An approach to the assessment of dimethyl carbonate and ethanol effect as gasoline oxygenating agents under engine conditions via a Computational Fluid Dynamics model

An ASTM-CFR engine was modeled through Computational Fluid Dynamics (CFD) coupled with chemical kinetics to evaluate the effect on combustion characteristics and engine emissions of dimethyl carbonate (DMC) and ethanol as gasoline components, the latter as reference oxygenating agent. Validation against experimental in-cylinder pressure data indicated adequate reproduction of these fuels combustion, all blends showing higher and earlier pressure peaks than neat gasoline (ca. 0.2 MPa and 2 CAD). Simulated temperatures were close for all fuels, though slightly advanced for the oxygenated blends (ca. 2 CAD). Similar behavior of the oxygenates was predicted regarding HC, CO and soot emissions: ca. 90% reduction in HC, CO, and soot emissions were observed, but ethanol displayed up to 3.5% CO2 reduction and 17% NOx increase, while DMC showed up to 7% decrease in CO2 and 6% increase in NOx.

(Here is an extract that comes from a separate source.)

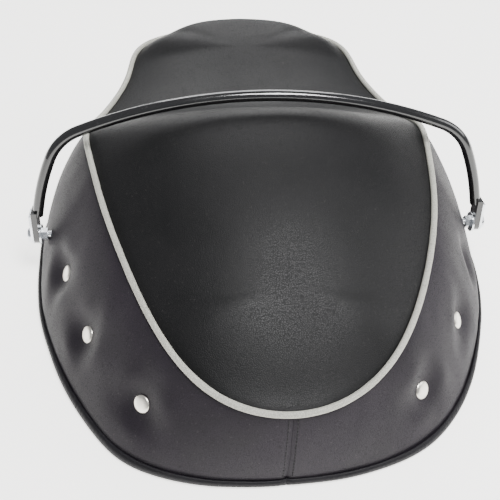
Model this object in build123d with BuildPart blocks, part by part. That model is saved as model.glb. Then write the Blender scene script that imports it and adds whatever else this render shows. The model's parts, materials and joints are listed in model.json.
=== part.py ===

Considering the advantage of using chemical kinetics for combustion calculations in the CFD model, i.e., quantification of any species present in the reaction mechanism, including those difficult to observe/measure experimentally, concentrations of non-regulated emissions (e.g., formaldehyde) were studied. In particular, a minor increase in formaldehyde emissions was found with both oxygenated fuels. Albeit a first approach to assessing oxygenating compounds effects on gasoline combustion and emissions under engine conditions through a CFD + detailed chemistry model, the results underline the potential of DMC as gasoline oxygenating agent, and are a starting point for studying non-measured/non-regulated species and parametric engine analysis in future models.